Strategic Benefits of Intrastat Automation

Implementing an automated Intrastat solution provides far-reaching benefits beyond mere compliance:

* Enhanced Accuracy and Reduced Penalties: Minimizes manual errors, ensuring reports are complete and accurate, thereby reducing the risk of costly penalties and reputational damage.

* Significant Time and Cost Savings: Liberates tax and finance professionals from mundane data collation and reconciliation, allowing them to focus on higher-value activities and strategic analysis.

* Improved Data Visibility and Control: Provides a centralized view of intra-EU trade flows, enabling better data governance and insights into supply chain dynamics.

* Scalability and Agility: Facilitates seamless scaling of operations across new EU markets without a proportional increase in compliance workload. Adapts quickly to changes in reporting requirements.

* Integration with broader Compliance Strategy: Can integrate with other indirect tax compliance modules (e.g., VAT reporting, SAF-T, eInvoicing), creating a holistic and cohesive tax technology landscape.
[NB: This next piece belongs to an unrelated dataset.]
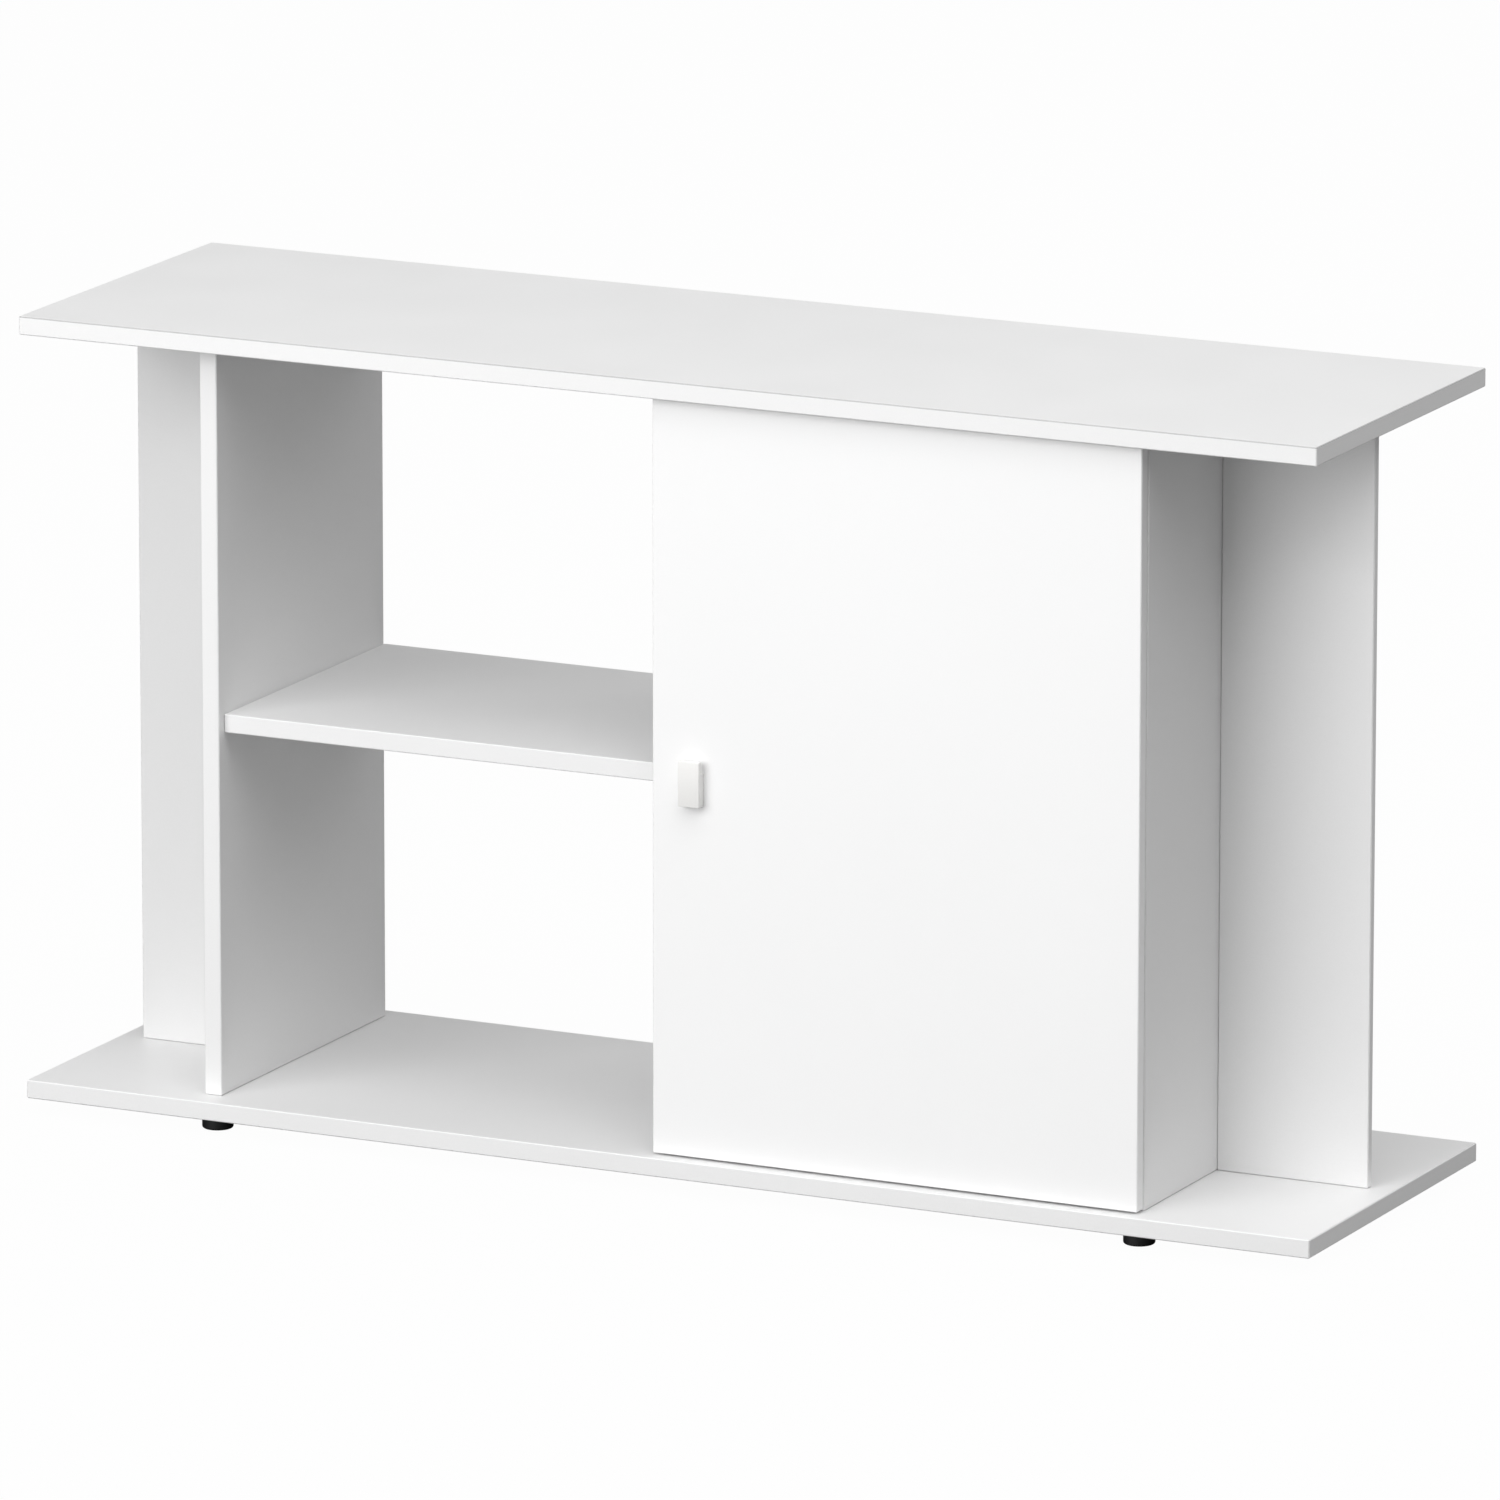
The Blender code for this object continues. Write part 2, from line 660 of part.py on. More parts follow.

Conclusion: A Proactive Approach to Intrastat Compliance

Intrastat reporting, while a long-standing requirement, continues to pose unique challenges for multinational enterprises. The fragmented data, complex classification rules, and varying national specificities demand a modern approach. Relying on manual processes is no longer sustainable in an environment of increasing trade volumes, evolving regulations, and heightened scrutiny.

Embracing automation for Intrastat compliance is not just about avoiding penalties; it's about optimizing operational efficiency, mitigating risk, and enabling tax and finance functions to become strategic business partners. For organizations seeking to fortify their indirect tax compliance framework, assessing current Intrastat processes and exploring robust tax technology solutions is an essential next step to ensure accuracy, efficiency, and future-readiness.